• [THE TASK] Nothing outside the stretch should be returned: give exactly the lines from the line containing "# The finished block" through the line containing "bpy.data.objects.remove(obj)", including both.

• [Records contained in a dataset]
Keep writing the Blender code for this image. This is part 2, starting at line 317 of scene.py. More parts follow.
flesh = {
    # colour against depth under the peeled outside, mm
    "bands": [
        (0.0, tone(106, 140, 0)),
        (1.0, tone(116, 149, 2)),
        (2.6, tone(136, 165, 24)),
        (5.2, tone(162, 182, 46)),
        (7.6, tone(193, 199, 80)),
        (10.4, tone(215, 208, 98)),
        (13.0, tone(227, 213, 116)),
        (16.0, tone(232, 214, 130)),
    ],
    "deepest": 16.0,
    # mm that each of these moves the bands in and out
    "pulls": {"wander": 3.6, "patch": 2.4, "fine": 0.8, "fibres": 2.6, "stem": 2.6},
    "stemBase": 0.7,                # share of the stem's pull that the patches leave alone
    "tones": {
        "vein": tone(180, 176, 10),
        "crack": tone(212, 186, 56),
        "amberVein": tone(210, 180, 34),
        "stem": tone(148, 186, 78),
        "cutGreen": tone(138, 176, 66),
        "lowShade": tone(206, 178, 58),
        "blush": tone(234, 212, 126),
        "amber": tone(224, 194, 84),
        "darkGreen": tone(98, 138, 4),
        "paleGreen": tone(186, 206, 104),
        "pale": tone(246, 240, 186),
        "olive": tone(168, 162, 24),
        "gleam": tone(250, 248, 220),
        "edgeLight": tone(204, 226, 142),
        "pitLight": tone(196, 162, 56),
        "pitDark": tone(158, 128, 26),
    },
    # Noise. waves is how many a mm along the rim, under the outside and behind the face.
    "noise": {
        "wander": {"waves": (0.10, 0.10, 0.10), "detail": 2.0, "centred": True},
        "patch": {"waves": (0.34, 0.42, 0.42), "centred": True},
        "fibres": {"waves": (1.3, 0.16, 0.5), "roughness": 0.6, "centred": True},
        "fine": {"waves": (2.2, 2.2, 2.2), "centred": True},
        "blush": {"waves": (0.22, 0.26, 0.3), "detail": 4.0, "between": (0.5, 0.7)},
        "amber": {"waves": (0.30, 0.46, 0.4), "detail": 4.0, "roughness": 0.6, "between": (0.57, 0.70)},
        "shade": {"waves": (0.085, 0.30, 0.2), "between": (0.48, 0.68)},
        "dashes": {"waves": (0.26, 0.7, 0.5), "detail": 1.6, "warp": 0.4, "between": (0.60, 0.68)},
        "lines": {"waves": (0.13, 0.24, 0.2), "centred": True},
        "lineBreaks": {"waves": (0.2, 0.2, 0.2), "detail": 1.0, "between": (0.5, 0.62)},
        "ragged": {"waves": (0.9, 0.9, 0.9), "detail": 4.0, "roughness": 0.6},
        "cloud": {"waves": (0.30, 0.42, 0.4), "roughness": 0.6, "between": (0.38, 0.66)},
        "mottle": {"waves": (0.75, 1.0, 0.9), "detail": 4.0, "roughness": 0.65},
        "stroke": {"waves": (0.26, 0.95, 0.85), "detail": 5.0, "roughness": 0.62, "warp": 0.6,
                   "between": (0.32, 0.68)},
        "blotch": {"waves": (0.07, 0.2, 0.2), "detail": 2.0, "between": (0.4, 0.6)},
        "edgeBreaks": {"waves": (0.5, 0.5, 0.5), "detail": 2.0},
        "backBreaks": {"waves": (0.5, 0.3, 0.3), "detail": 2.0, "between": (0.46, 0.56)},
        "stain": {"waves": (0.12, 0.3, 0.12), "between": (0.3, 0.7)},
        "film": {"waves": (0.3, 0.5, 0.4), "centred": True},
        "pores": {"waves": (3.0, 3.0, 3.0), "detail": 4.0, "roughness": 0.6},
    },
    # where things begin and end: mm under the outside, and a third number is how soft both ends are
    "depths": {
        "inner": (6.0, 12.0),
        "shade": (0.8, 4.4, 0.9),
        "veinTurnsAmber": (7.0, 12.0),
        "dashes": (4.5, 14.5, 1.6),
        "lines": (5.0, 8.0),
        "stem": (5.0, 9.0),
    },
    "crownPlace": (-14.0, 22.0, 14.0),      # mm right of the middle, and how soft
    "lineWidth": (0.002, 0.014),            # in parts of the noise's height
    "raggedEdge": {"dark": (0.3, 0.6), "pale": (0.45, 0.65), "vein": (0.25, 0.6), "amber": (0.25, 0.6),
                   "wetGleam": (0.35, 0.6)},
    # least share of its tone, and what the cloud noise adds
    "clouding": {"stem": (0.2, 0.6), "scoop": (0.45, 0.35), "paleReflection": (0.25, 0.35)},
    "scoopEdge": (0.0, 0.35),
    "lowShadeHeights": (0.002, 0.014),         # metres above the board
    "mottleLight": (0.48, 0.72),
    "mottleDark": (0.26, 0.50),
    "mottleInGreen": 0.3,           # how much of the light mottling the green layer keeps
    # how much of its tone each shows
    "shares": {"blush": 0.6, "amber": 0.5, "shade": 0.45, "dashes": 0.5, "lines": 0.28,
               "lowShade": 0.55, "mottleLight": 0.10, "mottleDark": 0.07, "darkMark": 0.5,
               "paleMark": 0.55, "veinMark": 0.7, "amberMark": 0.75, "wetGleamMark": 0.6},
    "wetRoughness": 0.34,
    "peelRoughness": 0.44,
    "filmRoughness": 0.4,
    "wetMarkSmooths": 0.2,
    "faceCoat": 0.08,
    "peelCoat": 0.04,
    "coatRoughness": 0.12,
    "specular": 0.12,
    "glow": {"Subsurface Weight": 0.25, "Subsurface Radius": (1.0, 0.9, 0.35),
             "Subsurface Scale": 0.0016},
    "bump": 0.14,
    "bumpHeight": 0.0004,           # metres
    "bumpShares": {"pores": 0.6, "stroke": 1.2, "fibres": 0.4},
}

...

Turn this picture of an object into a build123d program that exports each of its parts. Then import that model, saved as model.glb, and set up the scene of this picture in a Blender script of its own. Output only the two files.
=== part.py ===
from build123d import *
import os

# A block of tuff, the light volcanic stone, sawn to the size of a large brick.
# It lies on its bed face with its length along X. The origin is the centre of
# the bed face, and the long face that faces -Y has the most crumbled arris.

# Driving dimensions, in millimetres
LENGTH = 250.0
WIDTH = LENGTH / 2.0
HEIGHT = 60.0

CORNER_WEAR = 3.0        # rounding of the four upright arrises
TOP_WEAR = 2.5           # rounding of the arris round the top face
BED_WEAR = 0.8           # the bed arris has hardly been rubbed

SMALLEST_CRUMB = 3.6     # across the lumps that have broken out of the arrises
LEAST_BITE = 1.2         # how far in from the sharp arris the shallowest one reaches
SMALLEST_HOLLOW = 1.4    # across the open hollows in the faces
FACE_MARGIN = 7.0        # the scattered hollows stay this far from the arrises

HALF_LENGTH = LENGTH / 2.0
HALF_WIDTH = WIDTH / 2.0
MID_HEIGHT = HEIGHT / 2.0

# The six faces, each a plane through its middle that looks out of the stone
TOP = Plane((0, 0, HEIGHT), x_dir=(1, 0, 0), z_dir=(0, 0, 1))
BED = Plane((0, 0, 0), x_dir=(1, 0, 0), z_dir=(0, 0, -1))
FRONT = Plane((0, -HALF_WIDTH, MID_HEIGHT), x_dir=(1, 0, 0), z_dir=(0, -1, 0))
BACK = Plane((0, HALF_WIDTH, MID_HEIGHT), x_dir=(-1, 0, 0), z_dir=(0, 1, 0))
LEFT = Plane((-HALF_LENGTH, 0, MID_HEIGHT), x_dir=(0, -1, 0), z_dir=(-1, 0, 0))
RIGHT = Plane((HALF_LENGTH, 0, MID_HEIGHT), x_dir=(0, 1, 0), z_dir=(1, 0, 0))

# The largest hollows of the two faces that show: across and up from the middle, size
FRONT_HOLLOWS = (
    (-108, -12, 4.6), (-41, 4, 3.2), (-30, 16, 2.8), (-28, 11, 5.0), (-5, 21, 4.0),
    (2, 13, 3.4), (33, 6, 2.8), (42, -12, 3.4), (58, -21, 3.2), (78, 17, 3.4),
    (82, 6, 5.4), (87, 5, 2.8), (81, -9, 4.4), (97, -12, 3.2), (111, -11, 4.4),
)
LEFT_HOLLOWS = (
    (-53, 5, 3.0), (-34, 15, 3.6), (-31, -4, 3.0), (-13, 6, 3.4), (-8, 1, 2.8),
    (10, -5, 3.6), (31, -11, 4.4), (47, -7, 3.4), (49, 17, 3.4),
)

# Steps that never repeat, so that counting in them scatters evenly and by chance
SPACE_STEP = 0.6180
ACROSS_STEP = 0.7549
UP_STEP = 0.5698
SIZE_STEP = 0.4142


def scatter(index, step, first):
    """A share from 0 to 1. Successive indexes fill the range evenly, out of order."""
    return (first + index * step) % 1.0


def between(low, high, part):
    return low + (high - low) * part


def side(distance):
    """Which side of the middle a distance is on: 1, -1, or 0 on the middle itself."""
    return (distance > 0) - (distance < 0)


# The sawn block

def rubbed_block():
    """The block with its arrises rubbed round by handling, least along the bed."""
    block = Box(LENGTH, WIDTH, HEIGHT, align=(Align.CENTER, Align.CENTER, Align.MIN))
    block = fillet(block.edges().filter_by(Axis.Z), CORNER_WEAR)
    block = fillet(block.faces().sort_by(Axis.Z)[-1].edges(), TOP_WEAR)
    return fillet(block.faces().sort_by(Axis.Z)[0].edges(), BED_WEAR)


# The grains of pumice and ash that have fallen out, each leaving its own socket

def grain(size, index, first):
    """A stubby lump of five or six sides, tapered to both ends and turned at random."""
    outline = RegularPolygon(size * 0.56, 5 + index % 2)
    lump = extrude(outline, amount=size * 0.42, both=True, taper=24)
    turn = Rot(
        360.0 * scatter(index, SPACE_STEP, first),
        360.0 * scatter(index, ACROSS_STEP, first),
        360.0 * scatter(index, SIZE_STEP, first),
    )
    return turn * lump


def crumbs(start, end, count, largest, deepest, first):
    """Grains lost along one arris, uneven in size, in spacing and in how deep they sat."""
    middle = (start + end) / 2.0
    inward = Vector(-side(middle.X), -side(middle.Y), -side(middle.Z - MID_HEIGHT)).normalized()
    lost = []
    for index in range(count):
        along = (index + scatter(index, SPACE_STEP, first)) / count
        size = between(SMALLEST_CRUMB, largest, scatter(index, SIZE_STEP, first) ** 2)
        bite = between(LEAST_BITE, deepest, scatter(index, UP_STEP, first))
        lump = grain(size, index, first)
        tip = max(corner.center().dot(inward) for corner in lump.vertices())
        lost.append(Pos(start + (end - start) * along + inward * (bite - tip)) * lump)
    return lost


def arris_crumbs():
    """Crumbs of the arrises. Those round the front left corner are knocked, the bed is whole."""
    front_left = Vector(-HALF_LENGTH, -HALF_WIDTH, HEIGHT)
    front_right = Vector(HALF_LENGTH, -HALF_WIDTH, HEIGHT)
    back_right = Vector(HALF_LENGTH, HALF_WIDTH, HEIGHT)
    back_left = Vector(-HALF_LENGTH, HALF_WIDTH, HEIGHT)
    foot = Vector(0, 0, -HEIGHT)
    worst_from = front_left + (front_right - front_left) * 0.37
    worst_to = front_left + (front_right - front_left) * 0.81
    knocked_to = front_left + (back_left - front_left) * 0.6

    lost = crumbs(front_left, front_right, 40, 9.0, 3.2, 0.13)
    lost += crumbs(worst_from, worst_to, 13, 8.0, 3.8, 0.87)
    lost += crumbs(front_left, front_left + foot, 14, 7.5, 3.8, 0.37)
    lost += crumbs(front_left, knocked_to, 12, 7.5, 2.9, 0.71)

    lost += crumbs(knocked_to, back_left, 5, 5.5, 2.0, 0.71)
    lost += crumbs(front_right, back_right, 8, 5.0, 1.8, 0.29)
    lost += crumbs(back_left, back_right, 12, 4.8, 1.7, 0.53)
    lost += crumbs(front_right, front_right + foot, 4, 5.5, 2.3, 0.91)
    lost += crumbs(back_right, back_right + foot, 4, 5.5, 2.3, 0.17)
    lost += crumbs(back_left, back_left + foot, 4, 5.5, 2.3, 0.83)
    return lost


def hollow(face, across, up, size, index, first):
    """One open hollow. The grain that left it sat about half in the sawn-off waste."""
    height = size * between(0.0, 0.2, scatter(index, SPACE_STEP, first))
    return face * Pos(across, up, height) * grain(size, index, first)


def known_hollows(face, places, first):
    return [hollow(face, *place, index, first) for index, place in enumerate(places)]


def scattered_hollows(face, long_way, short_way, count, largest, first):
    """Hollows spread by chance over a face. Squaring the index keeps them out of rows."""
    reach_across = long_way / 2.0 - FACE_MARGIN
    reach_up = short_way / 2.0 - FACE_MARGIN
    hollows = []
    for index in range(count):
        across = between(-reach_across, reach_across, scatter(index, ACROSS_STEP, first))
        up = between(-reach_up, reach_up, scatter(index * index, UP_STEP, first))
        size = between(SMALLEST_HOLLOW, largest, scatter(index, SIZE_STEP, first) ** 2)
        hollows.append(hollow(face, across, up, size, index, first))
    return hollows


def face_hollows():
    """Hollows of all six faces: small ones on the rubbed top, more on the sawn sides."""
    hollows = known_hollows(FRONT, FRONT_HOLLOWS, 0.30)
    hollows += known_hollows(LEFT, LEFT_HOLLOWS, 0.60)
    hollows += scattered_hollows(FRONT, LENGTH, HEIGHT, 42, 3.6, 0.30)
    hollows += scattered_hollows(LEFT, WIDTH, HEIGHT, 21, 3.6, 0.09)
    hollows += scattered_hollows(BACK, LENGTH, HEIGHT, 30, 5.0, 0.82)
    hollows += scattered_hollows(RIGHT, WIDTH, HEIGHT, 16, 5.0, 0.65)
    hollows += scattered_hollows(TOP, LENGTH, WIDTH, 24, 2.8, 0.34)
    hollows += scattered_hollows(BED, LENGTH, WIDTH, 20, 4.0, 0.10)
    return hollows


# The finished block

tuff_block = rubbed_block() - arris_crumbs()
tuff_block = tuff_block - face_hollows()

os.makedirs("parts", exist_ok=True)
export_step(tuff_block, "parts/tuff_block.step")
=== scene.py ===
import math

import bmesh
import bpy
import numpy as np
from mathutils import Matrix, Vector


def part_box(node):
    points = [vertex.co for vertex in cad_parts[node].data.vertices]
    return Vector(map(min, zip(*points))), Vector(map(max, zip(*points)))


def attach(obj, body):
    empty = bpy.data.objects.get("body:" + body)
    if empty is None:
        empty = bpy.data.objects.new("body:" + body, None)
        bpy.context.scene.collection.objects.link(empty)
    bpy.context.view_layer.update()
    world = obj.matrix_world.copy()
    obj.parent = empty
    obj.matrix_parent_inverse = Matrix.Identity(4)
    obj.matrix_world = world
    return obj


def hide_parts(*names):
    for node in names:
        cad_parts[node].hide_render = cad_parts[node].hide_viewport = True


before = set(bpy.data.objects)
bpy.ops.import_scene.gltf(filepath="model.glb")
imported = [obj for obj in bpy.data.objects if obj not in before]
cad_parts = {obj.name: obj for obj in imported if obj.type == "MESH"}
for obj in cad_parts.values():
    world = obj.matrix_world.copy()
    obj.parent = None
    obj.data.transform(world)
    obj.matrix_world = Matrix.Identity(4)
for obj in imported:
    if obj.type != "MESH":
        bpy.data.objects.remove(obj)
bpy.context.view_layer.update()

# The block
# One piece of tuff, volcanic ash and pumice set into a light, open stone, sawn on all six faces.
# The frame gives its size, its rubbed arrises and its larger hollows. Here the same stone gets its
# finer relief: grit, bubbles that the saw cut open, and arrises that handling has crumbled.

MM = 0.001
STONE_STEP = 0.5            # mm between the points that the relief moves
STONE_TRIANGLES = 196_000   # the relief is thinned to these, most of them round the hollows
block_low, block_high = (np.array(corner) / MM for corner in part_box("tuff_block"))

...

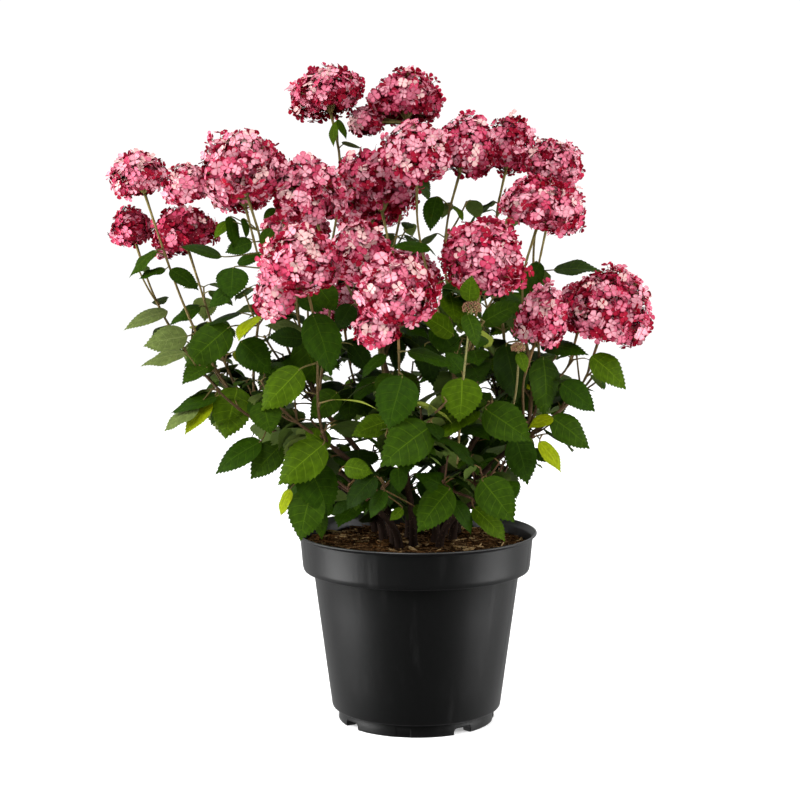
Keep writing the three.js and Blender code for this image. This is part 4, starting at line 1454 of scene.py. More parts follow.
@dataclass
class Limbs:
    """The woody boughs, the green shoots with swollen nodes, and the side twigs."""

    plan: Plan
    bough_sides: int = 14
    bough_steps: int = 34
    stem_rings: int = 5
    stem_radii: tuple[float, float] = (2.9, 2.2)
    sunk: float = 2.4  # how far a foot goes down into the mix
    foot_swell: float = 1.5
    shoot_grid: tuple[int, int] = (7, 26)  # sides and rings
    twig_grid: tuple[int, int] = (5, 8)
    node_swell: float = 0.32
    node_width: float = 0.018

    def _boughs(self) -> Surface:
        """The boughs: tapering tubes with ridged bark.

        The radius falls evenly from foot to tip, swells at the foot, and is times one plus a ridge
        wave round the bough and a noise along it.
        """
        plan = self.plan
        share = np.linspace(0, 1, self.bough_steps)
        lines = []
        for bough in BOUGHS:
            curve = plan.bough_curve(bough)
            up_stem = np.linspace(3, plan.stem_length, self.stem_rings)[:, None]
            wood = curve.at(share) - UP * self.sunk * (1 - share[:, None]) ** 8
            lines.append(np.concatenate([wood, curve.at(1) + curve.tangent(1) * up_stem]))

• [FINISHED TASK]
# The finished block

tuff_block = rubbed_block() - arris_crumbs()
tuff_block = tuff_block - face_hollows()

os.makedirs("parts", exist_ok=True)
export_step(tuff_block, "parts/tuff_block.step")
=== scene.py ===
import math

import bmesh
import bpy
import numpy as np
from mathutils import Matrix, Vector


def part_box(node):
    points = [vertex.co for vertex in cad_parts[node].data.vertices]
    return Vector(map(min, zip(*points))), Vector(map(max, zip(*points)))


def attach(obj, body):
    empty = bpy.data.objects.get("body:" + body)
    if empty is None:
        empty = bpy.data.objects.new("body:" + body, None)
        bpy.context.scene.collection.objects.link(empty)
    bpy.context.view_layer.update()
    world = obj.matrix_world.copy()
    obj.parent = empty
    obj.matrix_parent_inverse = Matrix.Identity(4)
    obj.matrix_world = world
    return obj


def hide_parts(*names):
    for node in names:
        cad_parts[node].hide_render = cad_parts[node].hide_viewport = True


before = set(bpy.data.objects)
bpy.ops.import_scene.gltf(filepath="model.glb")
imported = [obj for obj in bpy.data.objects if obj not in before]
cad_parts = {obj.name: obj for obj in imported if obj.type == "MESH"}
for obj in cad_parts.values():
    world = obj.matrix_world.copy()
    obj.parent = None
    obj.data.transform(world)
    obj.matrix_world = Matrix.Identity(4)
for obj in imported:
    if obj.type != "MESH":
        bpy.data.objects.remove(obj)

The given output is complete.